======== Recorded information ========
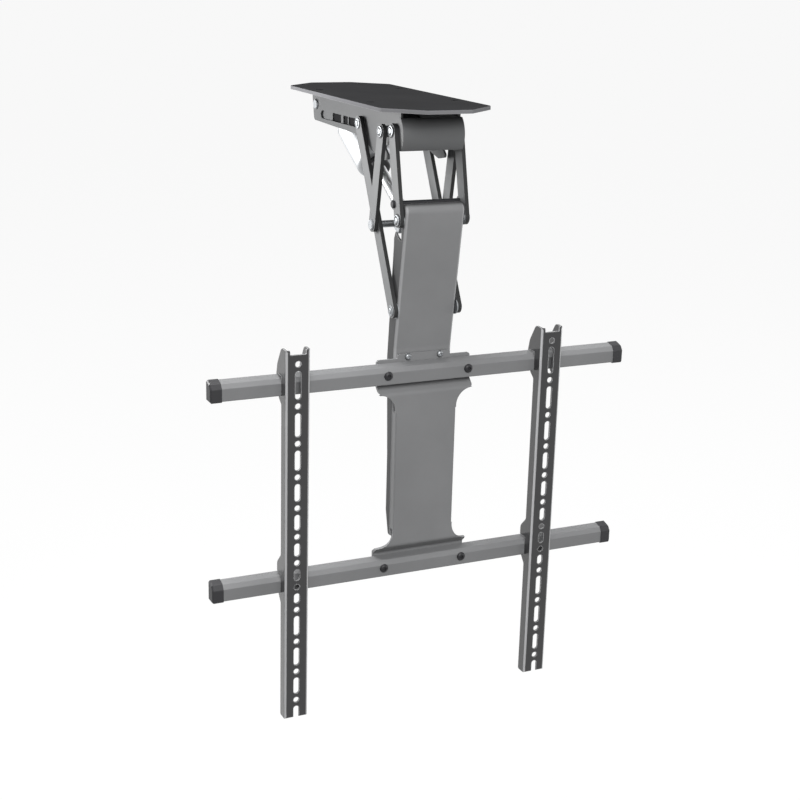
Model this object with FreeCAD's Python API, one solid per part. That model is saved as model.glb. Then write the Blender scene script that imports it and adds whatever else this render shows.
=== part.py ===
"""Motorised ceiling mount for a flat screen, modelled at its real size in millimetres.

The origin is the middle of the ceiling plate's top face, +Z is up and the screen faces -Y.
The frame that carries the screen hangs below the plate. Two swing links, two cranks and two
long lift rods fold it back and up under the plate, and a spindle drive moves the cranks.
"""
import FreeCAD, Part
import math
import os

V = FreeCAD.Vector

# Ceiling plate: an eight-sided pan with a lip turned down all round
plate_half_length = 169.0
plate_half_width = 66.5
plate_end_half_width = 26.5
plate_shoulder_inset = 34.0
plate_sheet = 3.0
plate_lip_drop = 4.5
plate_corner_radius = 5.0
ceiling_hole_spacing_x = 104.0
ceiling_hole_spacing_y = 150.0
ceiling_hole_radius = 4.5

# Housing: a channel under the plate that carries every fixed pivot
housing_half_width = 36.0
housing_sheet = 2.5
housing_front = -122.0
housing_rear = 140.0
housing_depth = 38.5
housing_rear_bevel = 8.0
cheek_drop = 42.0
finger_root = (-17.0, -44.3)
finger_knee = (-50.6, -58.2)
finger_heel = (-75.0, -64.5)
finger_tip = (-95.5, -60.5)
finger_notch = (-78.0, -47.5)

# Front cover
cover_gap = 0.4
cover_sheet = 2.0
cover_front = -132.0
cover_top = -13.0
cover_bottom = -48.0
cover_reach = 14.0

# Linkage, measured in the side view. Leans are from the vertical, in degrees.
swing_pivot = (-111.35, -27.80)
crank_pivot = (-93.55, -30.21)
swing_length = 96.67
swing_lean = 12.972
crank_length = 107.42
crank_lean = 9.938
arm_pivot_pitch = 103.86
arm_lean = 5.852
rod_upper_length = 120.64
swing_travel = -39.92
crank_travel = 48.58
rod_travel = -34.26
link_sheet = 4.5
link_half_width = 8.2
link_plane_gap = 0.6
link_wall_gap = 1.6
pivot_radius = 4.0
pivot_running_gap = 0.05
pivot_head_radius = 6.2
pivot_head_height = 2.2
pivot_head_chamfer = 1.0
washer_radius = 6.4
side_gap = 0.3

# Guide slots in the housing walls
guide_pin_radius = 2.0
slot_drop = 1.88
slot_fall = 1.31
slot_fall_run = 140.0
slot_side_room = 2.9
slot_end_room = 3.0
liner_sheet = 2.0
liner_margin = 4.0
liner_recess = 1.4
slot_bar_places = ((30.0, 2.2), (48.5, 6.5), (95.0, 34.0))

# Cross bar between the swing links
bar_radius = 3.5
bar_along = 18.2
bar_behind = 6.4
bar_ear_radius = 6.5
bar_bolt_radius = 2.5
bar_bolt_head_radius = 4.4
bar_bolt_head_height = 2.6

# Spindle drive between the housing's rear pin and the crank shaft
drive_x = 0.0
drive_pivot = (125.0, -22.0)
drive_radius = 23.5
drive_near = 28.0
drive_length = 104.5
drive_nose_radius = 6.0
drive_cap_length = 11.5
drive_cap_radius = 13.0
gearbox_radius = 17.0
gearbox_length = 15.0
spindle_radius = 7.0
spindle_running_gap = 0.06
spindle_end_past_nut = 1.5
nut_half_length = 7.0
nut_half_width = 15.0
nut_half_height = 10.5
nut_journal_depth = 6.0
clevis_half_width = 7.0
clevis_radius = 9.0
rear_pin_radius = 4.0

# Lift arm: a formed channel that is open at the back
arm_half_width = housing_half_width
arm_sheet = 2.5
arm_pivot_behind_face = 8.2
arm_pivot_above_rail = 185.0
arm_pivot_behind_rail = 3.95
arm_inner_head_radius = 5.2
arm_top_above_pivot = 17.9
arm_bend_above_rail = 36.0
arm_lug_radius = 10.0
arm_notch_gap = 0.8
arm_back_top = 25.0
arm_back_mid = 36.0
arm_back_low = 29.5
arm_back_knee_radius = 40.0
arm_tail_radius = 60.0
arm_knee_radius = 20.0
arm_top_radius = 9.0
arm_top_lip = 9.5
arm_tail_rise = 22.0
arm_tail_bevel = 27.0
arm_bend_radius = 4.0
arm_boss_radius = 9.0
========
■ **To be done**:
Give back the listing exactly, please, from its first line to the line containing "size in millimetres.", inclusive, and nothing past that line.

■ **Reply to the exercise**:
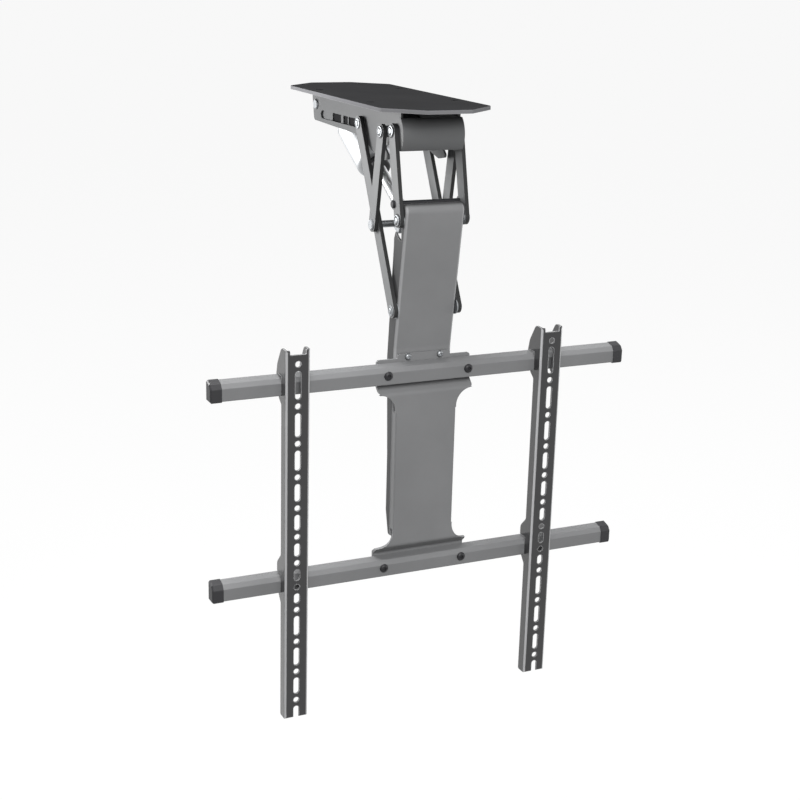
Model this object with FreeCAD's Python API, one solid per part. That model is saved as model.glb. Then write the Blender scene script that imports it and adds whatever else this render shows.
=== part.py ===
"""Motorised ceiling mount for a flat screen, modelled at its real size in millimetres.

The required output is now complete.